Sometimes, when we challenge this sort of thing, those in custody of some of these stolen artworks come up with downright insulting excuses. It’s very insulting when you tell a Nigerian, ‘Sorry, we don’t think we should give you back these artworks that were stolen when the Benin Empire was sacked in 1897 because you don’t have the proper museums to preserve them.’ So, who was keeping it up to that 1897 when it was stolen? Who was protecting, preserving and keeping it in that condition that you saw it and even liked it? It’s an insult to come up with that sort of response. Give it back to us; we’ll know how to preserve it when we get there.
What exactly is the mission doing about the retrieval of these artworks and what successes have you recorded?

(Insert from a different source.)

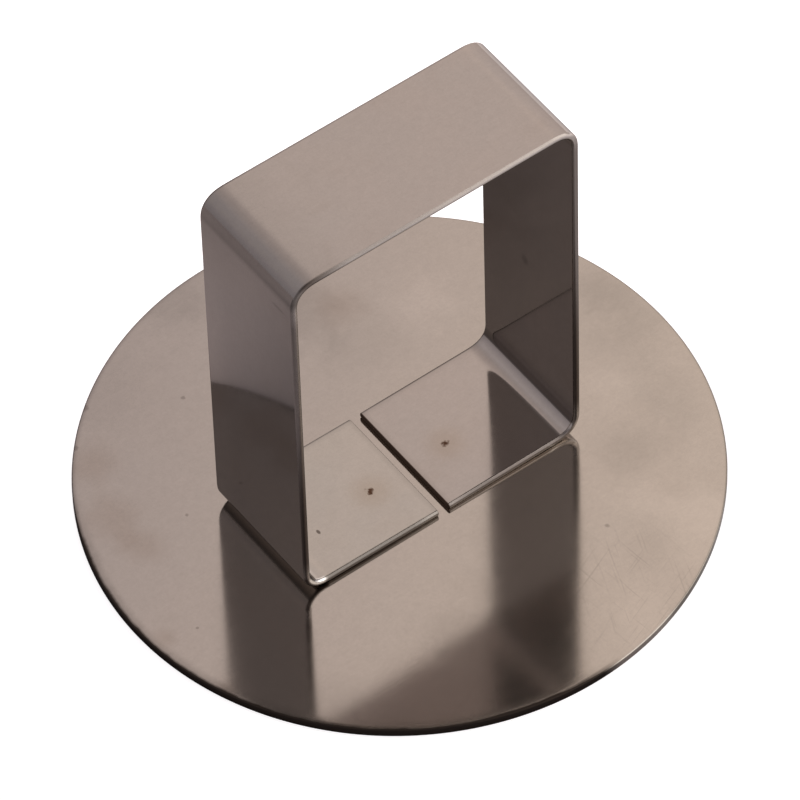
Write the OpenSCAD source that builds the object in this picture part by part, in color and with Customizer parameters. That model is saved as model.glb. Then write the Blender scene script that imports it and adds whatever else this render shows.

It’s a very complex issue but so far, we’ve recorded some breakthroughs. What we have been doing is trying to understand where these things are? Who will be receptive to this type of dialogue? These questions are very important because you have to approach it in a manner where the discussion will yield results. It is not to start making noise without a proper understanding of what is where and what can be done. In certain situations, these museums are in states that had passed laws that have made these artworks a part of their own heritage or state assets. Because of such legal hurdles, it is going to be even much more difficult to retrieve these items.
Some are very receptive. Those of them who have visited Nigeria are quite receptive to the idea of returning these artworks. These are potential allies in addressing some of these issues.